IDEAL SURFING conditions require winds that blow toward the shore at a minimum of 15 mph to 25 mph. Waves that curl over into tubes or “Green rooms” are rare, and the lakes’ sandy bottoms make even the best Great Lakes waves too choppy for purists.
But with at least eight surfing spots within a three-hour drive of Detroit — including Grand Haven, Michigan’s “Surf City” — the commute is easier and less expensive than flying to Long Beach.
“It’s more like the Gulf of Mexico than California,” said GLSA member Scott Richards, 16, of Livonia, who spends part of each summer watching professional surfing competitions in California. “But once you’ve done it, surfing becomes your life. So you’re willing to give it a try.”
GLSA members surf everywhere — Whitefish Point on Lake Superior, Oak St. Beach in Chicago and Lemington Beach on the Ontario side of Lake Erie.
ONSHORE, THE scene is more like an MTV party than a Gidget movie.
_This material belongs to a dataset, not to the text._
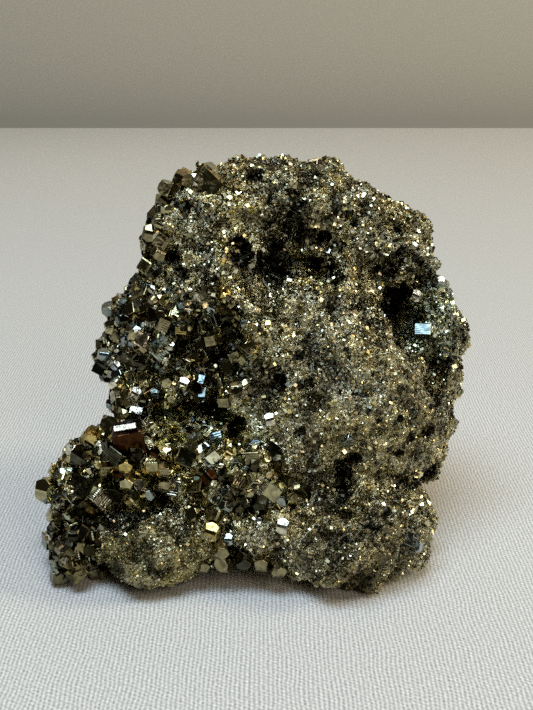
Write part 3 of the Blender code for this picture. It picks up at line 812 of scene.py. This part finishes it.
# Where crystals of one to three millimetres pack the surface, and how much ground they take.
DRUSE = {
    "druse wall": 1,
    "druse lobe": 1,
    "druse sill": 1,
    "foot top": 1,
    "foot crest": 1,
    "foot left": 1,
    "foot knob": 1,
    "foot lobe": 1,
    "foot neck": 0.3,
    "top knob": 0.8,
    "left rim": 0.8,
    "druse hollow": 1,
    "druse pocket": 0.4,
}
DRUSE_EDGE = 0.15


def druse_share(points):
    """How much of the ground at each point belongs to the druse, from 0 to 1."""
    share = np.zeros(len(points))
    for name, part in DRUSE.items():
        share = np.maximum(share, part * nearness(points, (LUMPS | VUGS)[name], DRUSE_EDGE))
    return share


# Where the crust is fine-grained and dull: centre x, y, z and radii, and how dull it is.
DULL_GROUNDS = (
    (21, -18, 28, 11, 9, 13, 0.45),
    (10, -22, 21, 7, 8, 7, 0.45),
    (-18, -31, 6, 9, 7, 6, 0.9),
    (14, -29, 10, 12, 9, 9, 0.6),
    (-8.5, -11, 25.5, 9, 9, 5, 1),
)
DULL_EDGE = 0.6


def dullness(points):
    """How fine-grained and dull the crust is at each point, from 0 to 1."""
    dull = np.zeros(len(points))
    for *row, depth in DULL_GROUNDS:
        dull = np.maximum(dull, depth * nearness(points, row, DULL_EDGE))
    return dull


GRAIN_TONE = np.array(linear("#BBB598")[:3])
# How much painted shade, with dirt, darkens the crevices, and painted shade the gaps between druse
# crystals.
CREVICE_PAINTED_SHADE, DRUSE_GAP_PAINTED_SHADE = 0.8, 0.55
# Width and contrast of a painted mottle of light and shade over the crust.
MOTTLE_WIDTH, MOTTLE_CONTRAST = 2, 0.35


def crust_shade(points, cavity):
    """What painted shade, crevice dirt, painted mottling and film leave of the crust's colour."""
    # Painted shade darkens the hollows, pits and druse gaps, and painted shade with dirt the
    # crevices.
    crevices = 1 - CREVICE_PAINTED_SHADE * cavity
    kept = (1 - painted_hollow_shade(points)) * crevices * (1 - DRUSE_GAP_PAINTED_SHADE * druse_share(points))
    # A painted mottle of light and shade stands in for lit lumps and shaded crevices.
    painted_mottle = np.array([noise.noise(p) for p in points / (MOTTLE_WIDTH * MM)])
    return (kept * (1 + MOTTLE_CONTRAST * painted_mottle))[:, None] * film_and_painted_light(points)


def granular(name, polished, dulled):
    """A pyrite surface coloured by its tone, from polished to dulled by its dull attribute."""
    made, tree, shader = new_material(name)
    tone = add_node(tree, "ShaderNodeAttribute", {"attribute_name": "tone"})
    tree.links.new(tone.outputs["Color"], shader.inputs["Base Color"])
    shader.inputs["Metallic"].default_value = 1
    dull = add_node(tree, "ShaderNodeAttribute", {"attribute_name": "dull"}).outputs["Fac"]
    rough = {"Value": dull, "To Min": polished, "To Max": dulled}
    rough = add_node(tree, "ShaderNodeMapRange", None, rough)
    tree.links.new(rough.outputs[0], shader.inputs["Roughness"])
    return made, tree, shader


# Massive pyrite: its facets are nearly half a millimetre wide, face every way and are crinkled.
FACET_WIDTH, FACET_TILT = 0.42 * MM, 1.3
CRINKLE_WIDTH, CRINKLE_DEPTH = 0.45 * MM, 0.3 * MM
paint(crust.data, "tone", GRAIN_TONE * crust_shade(points, cavity))
paint(crust.data, "dull", dullness(points))
crust.data.materials.clear()
pyrite_crust, tree, shader = granular("massive granular pyrite", 0.18, 0.38)
facets = facet_normal(tree, FACET_WIDTH, FACET_TILT)
place = add_node(tree, "ShaderNodeTexCoord").outputs["Object"]
crinkles = {"Vector": place, "Scale": 1 / CRINKLE_WIDTH, "Detail": 3.0}
crinkles = add_node(tree, "ShaderNodeTexNoise", None, crinkles).outputs["Fac"]
crinkled = {"Distance": CRINKLE_DEPTH, "Height": crinkles, "Normal": facets}
crinkled = add_node(tree, "ShaderNodeBump", None, crinkled)
tree.links.new(crinkled.outputs["Normal"], shader.inputs["Normal"])
crust.data.materials.append(pyrite_crust)
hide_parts("pyrite_specimen")
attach(crust, "root")


# The druse. Smaller crystals of the same forms pack the ground between the large ones, on the left
# side, in the hollows and over the foot, so close that hardly any crust shows between them.
def surface_points(mesh, count, rng, values):
    """Random places all over a mesh, each with the value at a corner of its triangle."""
    mesh.calc_loop_triangles()
    triangles = np.empty(len(mesh.loop_triangles) * 3, int)
    mesh.loop_triangles.foreach_get("vertices", triangles)
    triangles = triangles.reshape(-1, 3)
    corners = vertex_places(mesh)[triangles]
    crossed = np.cross(corners[:, 1] - corners[:, 0], corners[:, 2] - corners[:, 0])
    areas = np.linalg.norm(crossed, axis=1)
    chosen = rng.choice(len(areas), count, p=areas / areas.sum())
    weights = rng.dirichlet((1, 1, 1), count)
    return np.einsum("nk,nkj->nj", weights, corners[chosen]), values[triangles[chosen, 0]]


def spaced(places, gaps):
    """Which places stay when each keeps clear of those kept before it by the mean of their gaps."""
    cell = gaps.max()
    kept = []
    grid = {}
    for i, (place, gap) in enumerate(zip(places, gaps)):
        column, row, layer = (place // cell).astype(int)
        near = []
        for a in (-1, 0, 1):
            for b in (-1, 0, 1):
                for c in (-1, 0, 1):
                    near += grid.get((column + a, row + b, layer + c), [])
        if all(np.linalg.norm(places[j] - place) > (gap + gaps[j]) / 2 for j in near):
            kept.append(i)
            grid.setdefault((column, row, layer), []).append(i)
    return np.array(kept)


def random_turns(count, rng):
    """Rotation matrices that face every way alike."""
    quaternions = rng.normal(size=(4, count))
    w, x, y, z = quaternions / np.linalg.norm(quaternions, axis=0)
    rows = [
        [1 - 2 * (y * y + z * z), 2 * (x * y - w * z), 2 * (x * z + w * y)],
        [2 * (x * y + w * z), 1 - 2 * (x * x + z * z), 2 * (y * z - w * x)],
        [2 * (x * z - w * y), 2 * (y * z + w * x), 1 - 2 * (x * x + y * y)],
    ]
    return np.array(rows).transpose(2, 0, 1)


def clear_of_large(points, margin):
    """Which points are outside every large crystal by a margin."""
    free = np.ones(len(points), bool)
    for place, turn, half in zip(large_places, large_turns, large_halves):
        near = np.flatnonzero(np.linalg.norm(points - place, axis=1) < 2 * half[0] + margin)
        inside = (np.abs((points[near] - place) @ turn) < half + margin).all(axis=1)
        free[near[inside]] = False
    return free


PALETTE = np.array(list(TONES.values()))
# The share of the crystals that has each tone of the palette, and each form.
TONE_SHARES = [0.14, 0.25, 0.05, 0.18, 0.1, 0.06, 0.02, 0.2]
DRUSE_FORMS = ["cube", "pyritohedron", "cut_corner", "edged_cube"]
FORM_SHARES = [0.25, 0.4, 0.2, 0.15]
# How many crystals are tried, how many of them may stand on the faces of the large ones, how close
# together they stay, as a share of their width, and how many have grooves.
TRIED, ON_FACES, SPACING, DRUSE_GROOVED = 60000, 0.05, 0.66, 0.12

places, _ = surface_points(crust.data, TRIED, rng, cavity)
share = druse_share(places)
on_foot = nearness(places, FOOT, FOOT_EDGE)
sizes = (0.85 + (1.7 + 0.6 * on_foot) * rng.random(TRIED) ** 1.7) * MM
on_faces = rng.random(TRIED) < ON_FACES
in_druse = rng.random(TRIED) < share
kept = np.flatnonzero(in_druse & (clear_of_large(places, 0.1 * MM) | on_faces))
kept = kept[spaced(places[kept], sizes[kept] * SPACING)]
places, sizes = places[kept], sizes[kept]
count = len(kept)
tones = PALETTE[rng.choice(len(PALETTE), count, p=TONE_SHARES)]
# Painted shade darkens the druse crystals in the hollows, and those on the foot are drawn brighter.
shade = rng.uniform(0.65, 1.1, count) * (1 - 0.7 * painted_hollow_shade(places)) * (1 + 0.45 * on_foot[kept])
joined(
    "druse_crystals",
    rng.choice(DRUSE_FORMS, count, p=FORM_SHARES),
    places,
    random_turns(count, rng),
    sizes[:, None] / 2 * rng.uniform(0.85, 1.2, (count, 3)),
    tones * shade[:, None] * film_and_painted_light(places),
    (rng.random(count) < DRUSE_GROOVED) * 1.0,
    np.zeros(count),
    pyrite_face,
)


# The grains. The rest of the crust is sugary: countless crystals a quarter to three quarters of a
# millimetre across, grown into each other every way round, each with a flat face or two that can
# catch the light. Each is a cube or an octahedron.
GRAINS, GRAIN_PIECES = 70000, 4
GRAIN_TINTS = np.array([
    (1.7, 1.65, 1.7),
    (1.05, 1.05, 1.05),
    (1.25, 1.16, 0.76),
    (0.65, 0.65, 0.6),
    (0.95, 1, 1.15),
    (0.25, 0.24, 0.2),
])
TINT_SHARES = [0.16, 0.32, 0.12, 0.2, 0.06, 0.14]
SPLINTER_SHARE, SPLINTER_REACH = 0.6, 1.25
GRAIN_SHINE = 1.15

pyrite_grain, tree, shader = granular("pyrite grains", 0.14, 0.34)
places, cavities = surface_points(crust.data, GRAINS, rng, cavity)
in_crust = rng.random(GRAINS) > 0.85 * druse_share(places)
kept = np.flatnonzero(in_crust & clear_of_large(places, 0.15 * MM))
places, cavities = places[kept], cavities[kept]
count = len(kept)
dull = dullness(places)
sizes = (0.25 + (0.5 - 0.3 * dull) * rng.random(count) ** (3 + dull)) * MM
forms = rng.choice(["grain", "splinter"], count, p=[1 - SPLINTER_SHARE, SPLINTER_SHARE])
tints = GRAIN_TINTS[rng.choice(len(GRAIN_TINTS), count, p=TINT_SHARES)]
tones = GRAIN_TONE * GRAIN_SHINE * tints * crust_shade(places, cavities)
halves = sizes[:, None] / 2 * rng.uniform(0.7, 1.3, (count, 3))
halves[forms == "splinter"] *= SPLINTER_REACH
turns = random_turns(count, rng)
for piece in range(GRAIN_PIECES):
    own = slice(piece, None, GRAIN_PIECES)
    joined(
        f"grains_{piece + 1}",
        forms[own],
        places[own],
        turns[own],
        halves[own],
        tones[own],
        np.zeros(len(places[own])),
        dull[own],
        pyrite_grain,
    )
Irwin said surfers are reluctant to draw police attention by starting bonfires or camping out on the beach. Instead, the GLSA usually throws parties in hotel rooms after a meet.
Music is still an important part of every surf party — everything from ‘60s bands like the Beach Boys and Ventures to new wave groups such as Oingo Boingo, the Bangles and the Violent Femmes. But the highlight of the evening are the videos of various surfing competitions.
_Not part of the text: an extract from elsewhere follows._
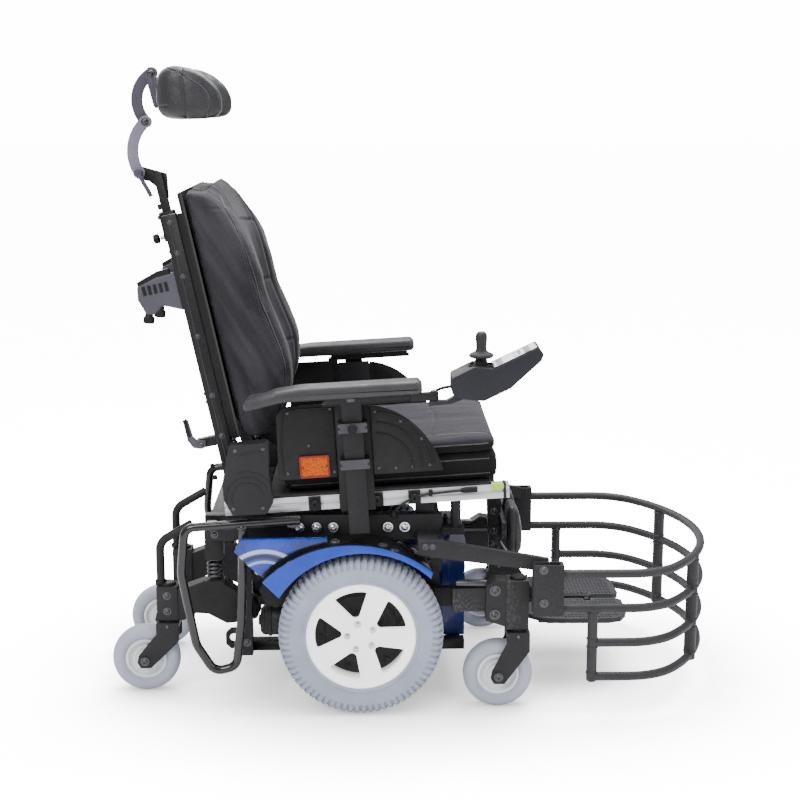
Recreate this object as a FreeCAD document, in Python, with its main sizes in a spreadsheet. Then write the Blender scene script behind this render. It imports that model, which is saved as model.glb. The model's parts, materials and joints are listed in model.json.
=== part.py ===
"""Power wheelchair with a mid-wheel-drive base and a tubular front guard.

Millimetres. +X is the way the chair drives, +Y its left, +Z up. The floor is Z = 0 and the origin
lies under the middle of the whole chair. Every outline below is drawn from the drive axle, and
axle_x then carries it into the chair's own frame. The seat group leans back by seat_tilt about a
point on the seat rails, and the backrest group by back_angle about its hinge.
"""
import FreeCAD, Part
import math
import os
import re
import Sketcher

Vector = FreeCAD.Vector

DIMENSIONS = {
    # place of the drive axle in the chair's frame
    "axle_x": -115.25,
    # drive wheels
    "tyre_radius": 178, "tyre_width": 74, "tyre_seat": 118, "wheel_y": 270,
    "rim_depth": 64, "rim_wall": 9, "disc_out": 25, "disc_thick": 9,
    "hub_radius": 31, "shaft_radius": 12, "running_gap": 0.05,
    # casters
    "caster_radius": 76, "caster_width": 46, "caster_seat": 46, "caster_axle": 6,
    "fork_gap": 3, "fork_leg": 5, "crown_half": 25, "crown_thick": 12, "stem_radius": 9,
    "rear_caster_x": -431, "rear_caster_y": 138, "rear_trail": 52, "rear_crown": 152,
    "front_caster_x": 340, "front_caster_y": 245, "front_trail": 42, "front_crown": 163,
    # chassis
    "beam_in": 196, "beam_out": 224, "beam_low": 372, "beam_top": 428,
    "chassis_back": -335, "chassis_front": 175, "cradle_low": 98, "cradle_top": 120,
    "cradle_in": 136, "cradle_out": 166,
    "battery_back": -130, "battery_front": 232, "battery_half": 134, "battery_top": 322,
    "battery_wall": 4, "lid_thick": 12,
    # suspension
    "rear_pivot_x": -250, "rear_pivot_z": 190, "arm_in": 118, "arm_out": 158,
    "front_pivot_x": 150, "front_pivot_z": 240, "pivot_radius": 8,
    "spring_x": -325, "spring_low": 258, "spring_high": 306, "spring_mean": 15, "spring_wire": 3.5,
    # seat
    "seat_x": 21, "seat_z": 449, "seat_tilt": 3.5, "rail_in": 210, "rail_out": 235,
    "rail_high": 32, "rail_back": -311, "rail_front": 300, "seat_half": 222,
    "pan_thick": 5, "base_cushion_top": 98, "cushion_top": 128,
    # backrest
    "hinge_x": -268, "hinge_z": 483, "back_angle": 12, "cane_in": 178, "cane_out": 204,
    "cane_top": 600, "shell_half": 214, "cushion_half": 222,
    # headrest
    "bar_back": -43, "bar_front": -25, "bar_half": 10, "link_width": 24, "link_thick": 10,
    # armrests
    "pad_in": 244, "pad_out": 300, "post_back": -46, "post_front": -4, "post_in": 279,
    "post_out": 291,
    # joystick
    "pod_y": -280, "pod_width": 80, "stick_x": 252, "stick_z": 745, "dome_radius": 22,
    "swing_y": -288,
    # leg rest
    "leg_pivot_x": 290, "leg_pivot_z": 440, "plate_low": 150, "plate_thick": 12,
    "plate_hinge_y": 18,
    # front guard
    "guard_half": 312, "guard_tube": 9.5, "guard_top": 320.5, "guard_pitch": 76.8,
    "guard_nose": 780, "guard_nose_radius": 400, "guard_corner_radius": 140,
    "guard_back": 429, "window_turn": 13.7, "first_post_x": 494, "first_post_radius": 11, "corner_post_radius": 13,
}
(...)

“People who are into surfing are usually into trends,” Irwin said. “That’s why about 70 percent of the surfers from around here are from Oakland County. And why none of them listen to heavy metal.”
Irwin is quick to challenge the stereotype that surfers are burn-outs who spend their lives on the beach. GLSA members are students, teachers, construction workers, artists, engineers and, of course, surf shop owners.
But he admits surfing appeals to the restless. Just last week Irwin gave notice that he’s leaving his job as an insurance company appraiser to study broadcasting.
“Surfing makes you look at things differently, like your life is something to be enjoyed,” he said. “That’s why most surfers hate regimented careers, where you’re in an office from 9 to 5, missing all the best waves. I don’t think I’ve ever seen a surfer who’s a stockbroker.”